▶ **What you need to do**
From the listing below, pull out all lines with "hinge" in them.

## Start

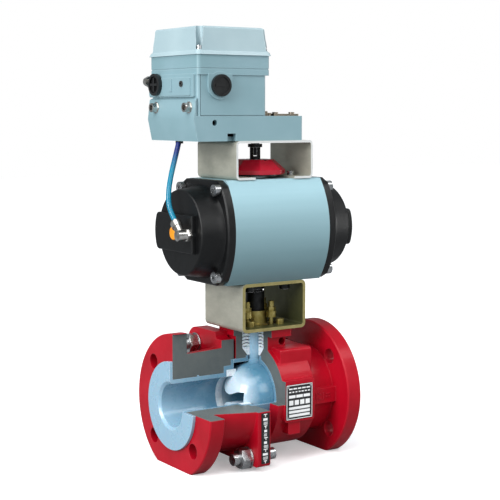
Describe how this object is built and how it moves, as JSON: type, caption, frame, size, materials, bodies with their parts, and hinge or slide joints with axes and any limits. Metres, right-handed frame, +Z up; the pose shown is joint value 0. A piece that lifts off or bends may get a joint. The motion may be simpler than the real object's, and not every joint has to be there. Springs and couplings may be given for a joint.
{
  "type": "rotary pneumatic actuator",
  "caption": "Quarter-turn rack-and-pinion pneumatic actuator with positioner on top, bracketed to the flanged lined ball valve it turns, with an eighth of the valve cut away.",
  "frame": {"origin": "crossing of the pipe axis and the stem axis, at the centre of the ball", "axes": "+X along the pipe towards the outlet flange, +Z up the stem, -Y the side with the cut-away window"},
  "size_m": [0.2358, 0.1705, 0.501],
  "materials": {
    "red_paint": "gloss enamel over cast iron, bare where it is cut",
    "liner_blue": "smooth fluoropolymer lining",
    "ball_blue": "smooth fluoropolymer lining",
    "white_ptfe": "machined white seal plastic",
    "yellow_zinc": "yellow passivated zinc",
    "bright_steel": "bright zinc or stainless",
    "plate_metal": "printed plate",
    "label_film": "printed film",
    "bracket_steel": "zinc plated sheet",
    "black_steel": "blackened steel",
    "barrel_aluminium": "blue-grey hard anodised",
    "cap_black": "black powder coat, satin",
    "black_rubber": "soft",
    "pinion_steel": "nickel plated",
    "bush_plastic": "bearing plastic",
    "piston_aluminium": "cast and machined",
    "spring_steel": "coated spring wire",
    "orange_plastic": "moulded",
    "nickel_brass": "nickel plated brass",
    "blue_tube": "extruded tube",
    "red_plastic": "moulded",
    "black_plastic": "moulded",
    "positioner_paint": "satin powder coat over die casting",
    "lid_paint": "satin powder coat over die casting",
    "board_green": "circuit laminate",
    "clamp_metal": "plated steel"
  },
  "bodies": {
    "housing": {"main_body": "red_paint", "outlet_neck": "red_paint", "tail_body": "red_paint", "body_liner": "liner_blue", "tail_liner": "liner_blue", "seat_ring_left": "white_ptfe", "seat_ring_right": "white_ptfe", "packing_base_ring": "white_ptfe", "packing_rings": "white_ptfe", "gland_follower": "yellow_zinc", "gland_studs": "yellow_zinc", "gland_nuts": "yellow_zinc", "joint_studs": "bright_steel", "joint_nuts": "bright_steel", "name_plate": "plate_metal", "plate_rivets": "bright_steel", "label_strip": "label_film", "lower_bracket": "bracket_steel", "bracket_valve_screws": "yellow_zinc", "bracket_actuator_screws": "black_steel", "barrel": "barrel_aluminium", "cap_left": "cap_black", "cap_right": "cap_black", "cap_screws": "bright_steel", "cap_gaskets": "black_rubber", "pinion_bushes": "bush_plastic", "spring_left": "spring_steel", "spring_right": "spring_steel", "stop_screws": "bright_steel", "cap_plugs": "orange_plastic", "elbow_fitting": "nickel_brass", "tube_nut": "nickel_brass", "air_tube": "blue_tube", "upper_bracket": "bracket_steel", "upper_bracket_screws": "bright_steel", "positioner_base": "positioner_paint", "positioner_housing": "positioner_paint", "positioner_lid": "lid_paint", "lid_screws": "bright_steel", "circuit_board": "board_green", "pilot_valve": "piston_aluminium", "cable_gland": "black_plastic", "blank_plug": "black_plastic", "air_ports": "nickel_brass", "rear_fitting": "nickel_brass", "seal_screw": "black_steel", "clamp_plate": "clamp_metal", "tube_outlet": "black_plastic"},
    "drive": {"ball_and_stem": "ball_blue", "drive_coupling": "black_steel", "pinion": "pinion_steel", "pinion_clip": "pinion_steel", "position_indicator": "red_plastic", "indicator_disc": "black_plastic", "feedback_fork": "black_steel", "positioner_shaft": "black_steel"},
    "left_piston": {"piston_left": "piston_aluminium", "piston_ring_left": "black_rubber"},
    "right_piston": {"piston_right": "piston_aluminium", "piston_ring_right": "black_rubber"}
  },
  "joints": [
    {"name": "valve_turn", "type": "hinge", "parent": "housing", "child": "drive", "pos_m": [0, 0, 0], "axis": [0, 0, -1], "range_deg": [0, 90]},
    {"name": "left_piston_slide", "type": "slide", "parent": "housing", "child": "left_piston", "axis": [1, 0, 0], "range_m": [0, 0.0189], "deforming": ["spring_left"]},
    {"name": "right_piston_slide", "type": "slide", "parent": "housing", "child": "right_piston", "axis": [-1, 0, 0], "range_m": [0, 0.0189], "deforming": ["spring_right"]}
  ],
  "couplings": [
    {"joint": "left_piston_slide", "follows": "valve_turn", "m_per_rad": 0.012},
    {"joint": "right_piston_slide", "follows": "valve_turn", "m_per_rad": 0.012}
  ]
}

## End

▶ **Solution to this exercise**
Describe how this object is built and how it moves, as JSON: type, caption, frame, size, materials, bodies with their parts, and hinge or slide joints with axes and any limits. Metres, right-handed frame, +Z up; the pose shown is joint value 0. A piece that lifts off or bends may get a joint. The motion may be simpler than the real object's, and not every joint has to be there. Springs and couplings may be given for a joint.
    {"name": "valve_turn", "type": "hinge", "parent": "housing", "child": "drive", "pos_m": [0, 0, 0], "axis": [0, 0, -1], "range_deg": [0, 90]},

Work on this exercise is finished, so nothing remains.